• _Data to process_:
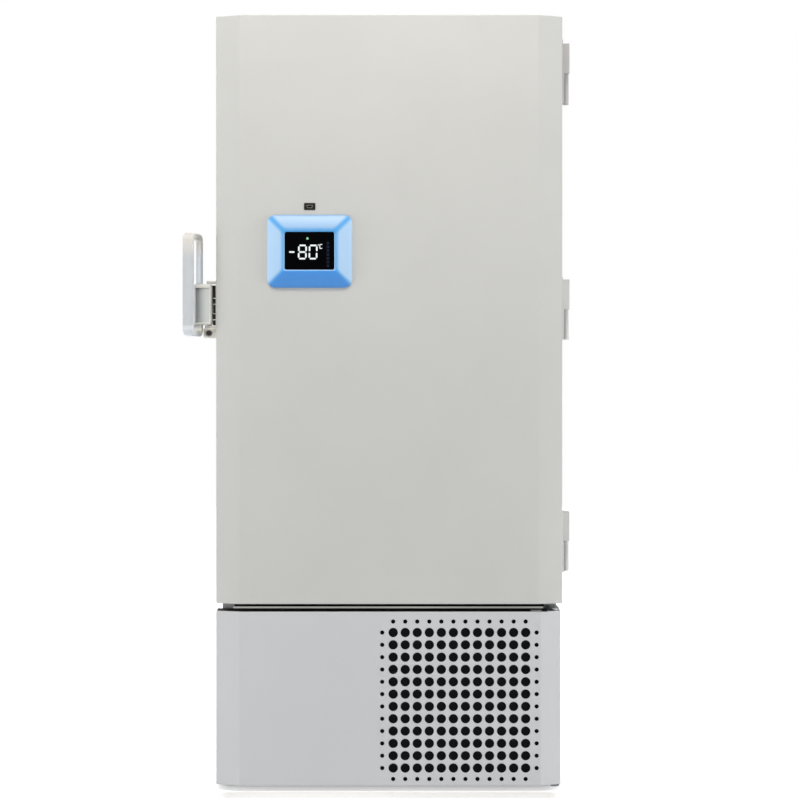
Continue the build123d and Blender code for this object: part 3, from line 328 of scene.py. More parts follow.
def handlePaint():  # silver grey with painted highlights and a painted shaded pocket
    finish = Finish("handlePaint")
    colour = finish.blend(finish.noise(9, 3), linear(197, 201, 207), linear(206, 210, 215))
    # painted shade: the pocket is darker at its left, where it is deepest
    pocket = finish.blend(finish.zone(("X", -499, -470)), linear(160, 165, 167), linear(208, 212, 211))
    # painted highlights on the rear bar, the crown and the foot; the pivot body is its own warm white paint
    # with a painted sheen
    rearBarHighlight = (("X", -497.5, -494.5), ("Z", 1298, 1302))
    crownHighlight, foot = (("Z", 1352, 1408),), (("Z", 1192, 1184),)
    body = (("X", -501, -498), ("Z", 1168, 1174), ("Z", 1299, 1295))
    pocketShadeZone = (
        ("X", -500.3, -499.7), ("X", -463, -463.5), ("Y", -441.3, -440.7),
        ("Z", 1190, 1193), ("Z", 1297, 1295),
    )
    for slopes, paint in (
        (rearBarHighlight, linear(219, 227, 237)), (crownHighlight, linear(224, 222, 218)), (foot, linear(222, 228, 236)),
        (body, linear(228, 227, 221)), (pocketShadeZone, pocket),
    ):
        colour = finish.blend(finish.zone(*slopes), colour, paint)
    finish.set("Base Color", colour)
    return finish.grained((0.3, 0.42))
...
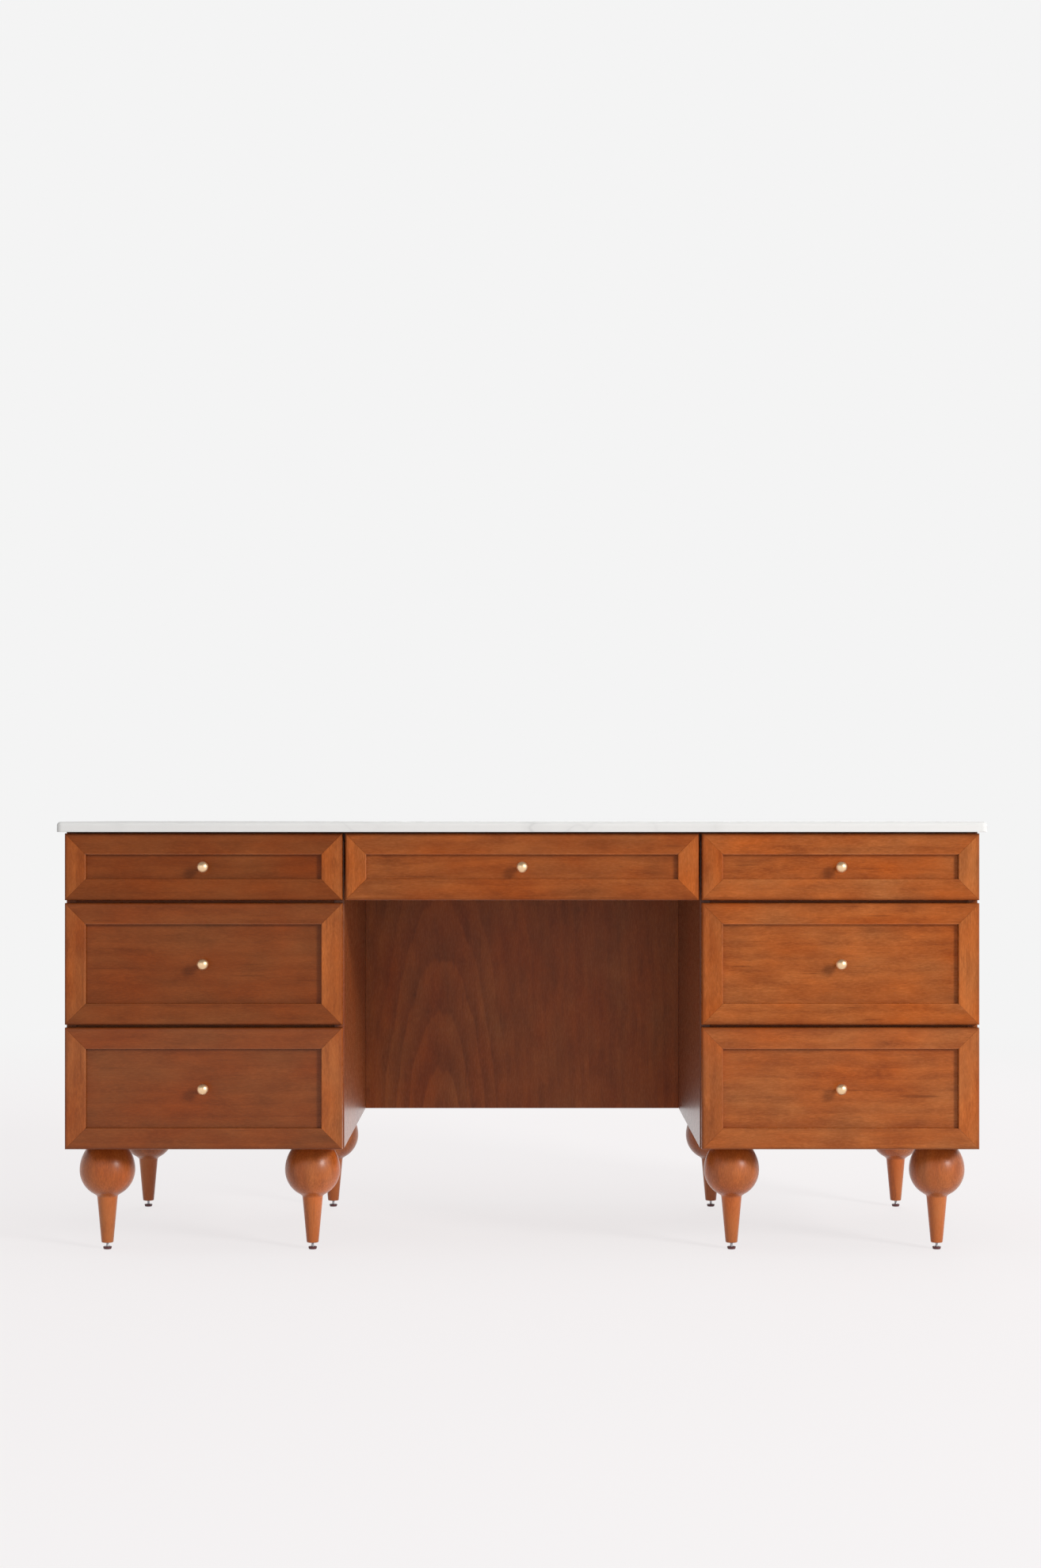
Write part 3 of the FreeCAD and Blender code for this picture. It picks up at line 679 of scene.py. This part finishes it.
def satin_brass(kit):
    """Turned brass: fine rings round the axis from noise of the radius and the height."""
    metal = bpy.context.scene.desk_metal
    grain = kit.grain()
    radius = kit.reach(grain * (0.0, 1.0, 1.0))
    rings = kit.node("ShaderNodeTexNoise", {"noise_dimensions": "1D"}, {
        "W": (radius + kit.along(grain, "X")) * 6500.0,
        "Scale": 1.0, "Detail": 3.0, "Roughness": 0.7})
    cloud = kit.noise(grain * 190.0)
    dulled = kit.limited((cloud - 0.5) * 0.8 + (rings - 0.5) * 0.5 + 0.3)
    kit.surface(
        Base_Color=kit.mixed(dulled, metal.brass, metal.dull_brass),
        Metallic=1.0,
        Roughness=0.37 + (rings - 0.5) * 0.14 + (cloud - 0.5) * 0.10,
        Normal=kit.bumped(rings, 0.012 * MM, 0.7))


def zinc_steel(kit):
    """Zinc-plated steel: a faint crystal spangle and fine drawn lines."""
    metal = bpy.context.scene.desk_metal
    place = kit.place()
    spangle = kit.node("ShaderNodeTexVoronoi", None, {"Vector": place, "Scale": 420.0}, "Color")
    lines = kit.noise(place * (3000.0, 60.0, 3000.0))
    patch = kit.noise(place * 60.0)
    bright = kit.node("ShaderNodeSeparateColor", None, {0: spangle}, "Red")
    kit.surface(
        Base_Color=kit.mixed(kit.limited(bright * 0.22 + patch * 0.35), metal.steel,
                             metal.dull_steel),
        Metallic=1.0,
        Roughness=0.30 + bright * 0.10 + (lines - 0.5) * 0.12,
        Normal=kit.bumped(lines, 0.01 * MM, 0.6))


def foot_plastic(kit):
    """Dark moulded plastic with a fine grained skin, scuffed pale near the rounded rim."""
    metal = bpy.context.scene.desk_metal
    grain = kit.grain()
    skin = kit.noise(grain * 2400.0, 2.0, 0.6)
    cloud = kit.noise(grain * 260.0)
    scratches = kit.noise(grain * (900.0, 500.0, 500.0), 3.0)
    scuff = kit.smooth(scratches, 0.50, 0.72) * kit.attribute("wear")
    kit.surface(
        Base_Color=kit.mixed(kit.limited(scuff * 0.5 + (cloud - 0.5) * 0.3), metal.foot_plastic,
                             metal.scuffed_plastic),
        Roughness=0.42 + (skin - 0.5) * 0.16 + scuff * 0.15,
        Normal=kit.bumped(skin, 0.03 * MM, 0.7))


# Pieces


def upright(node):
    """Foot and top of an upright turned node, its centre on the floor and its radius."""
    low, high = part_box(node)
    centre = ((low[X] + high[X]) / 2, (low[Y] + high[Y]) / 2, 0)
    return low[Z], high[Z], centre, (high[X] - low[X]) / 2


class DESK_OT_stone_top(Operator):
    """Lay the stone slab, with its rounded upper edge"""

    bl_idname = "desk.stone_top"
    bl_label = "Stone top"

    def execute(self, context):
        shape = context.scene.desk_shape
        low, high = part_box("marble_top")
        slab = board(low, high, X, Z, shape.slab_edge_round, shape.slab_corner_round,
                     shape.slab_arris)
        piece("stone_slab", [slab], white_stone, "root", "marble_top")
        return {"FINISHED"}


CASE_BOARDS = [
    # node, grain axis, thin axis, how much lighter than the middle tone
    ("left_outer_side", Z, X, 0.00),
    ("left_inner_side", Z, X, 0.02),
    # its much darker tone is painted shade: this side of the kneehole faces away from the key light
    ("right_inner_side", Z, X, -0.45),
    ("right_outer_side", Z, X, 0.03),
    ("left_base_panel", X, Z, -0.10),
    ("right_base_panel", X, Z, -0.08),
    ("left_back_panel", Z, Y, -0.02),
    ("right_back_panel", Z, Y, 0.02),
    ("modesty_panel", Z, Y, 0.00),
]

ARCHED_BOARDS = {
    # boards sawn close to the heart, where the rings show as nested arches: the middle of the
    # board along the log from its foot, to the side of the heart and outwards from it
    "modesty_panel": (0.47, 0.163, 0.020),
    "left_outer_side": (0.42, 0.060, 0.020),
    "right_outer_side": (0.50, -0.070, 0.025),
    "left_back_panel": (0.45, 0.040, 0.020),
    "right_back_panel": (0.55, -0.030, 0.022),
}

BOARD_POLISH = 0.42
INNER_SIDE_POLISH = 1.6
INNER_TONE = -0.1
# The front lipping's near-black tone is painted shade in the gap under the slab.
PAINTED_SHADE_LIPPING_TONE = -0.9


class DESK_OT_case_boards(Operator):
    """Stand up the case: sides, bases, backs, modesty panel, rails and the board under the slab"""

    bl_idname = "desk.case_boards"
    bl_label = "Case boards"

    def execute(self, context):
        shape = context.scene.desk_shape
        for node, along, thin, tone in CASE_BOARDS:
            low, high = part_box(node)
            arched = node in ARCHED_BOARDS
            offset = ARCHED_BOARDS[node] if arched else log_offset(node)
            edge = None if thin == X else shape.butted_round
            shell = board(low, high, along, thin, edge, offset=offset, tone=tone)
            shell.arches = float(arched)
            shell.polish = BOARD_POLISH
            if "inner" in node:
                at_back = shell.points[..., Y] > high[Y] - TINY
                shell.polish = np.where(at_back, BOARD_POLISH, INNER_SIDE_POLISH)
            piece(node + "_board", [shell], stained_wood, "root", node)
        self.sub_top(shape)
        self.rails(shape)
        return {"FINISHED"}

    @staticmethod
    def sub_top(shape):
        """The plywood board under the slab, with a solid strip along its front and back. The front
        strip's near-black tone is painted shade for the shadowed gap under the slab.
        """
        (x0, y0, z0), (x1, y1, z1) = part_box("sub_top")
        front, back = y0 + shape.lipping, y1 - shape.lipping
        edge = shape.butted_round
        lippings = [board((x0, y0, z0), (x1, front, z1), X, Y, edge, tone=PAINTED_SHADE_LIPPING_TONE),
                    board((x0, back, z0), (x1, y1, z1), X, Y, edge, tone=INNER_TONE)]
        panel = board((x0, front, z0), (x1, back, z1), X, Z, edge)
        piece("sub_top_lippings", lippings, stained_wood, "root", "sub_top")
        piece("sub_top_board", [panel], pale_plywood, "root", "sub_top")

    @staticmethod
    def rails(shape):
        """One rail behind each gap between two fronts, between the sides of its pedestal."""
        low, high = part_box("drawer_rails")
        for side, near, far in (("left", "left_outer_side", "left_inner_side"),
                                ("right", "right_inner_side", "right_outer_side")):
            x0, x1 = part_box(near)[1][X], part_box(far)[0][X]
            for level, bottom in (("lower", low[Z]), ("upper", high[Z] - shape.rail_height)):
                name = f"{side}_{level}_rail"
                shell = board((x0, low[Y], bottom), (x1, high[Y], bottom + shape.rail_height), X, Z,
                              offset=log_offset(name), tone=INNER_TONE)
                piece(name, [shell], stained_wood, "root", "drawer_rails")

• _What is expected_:
Your answer should be one number: how many lines of the listing include the word "this".

• _Written solution_:
3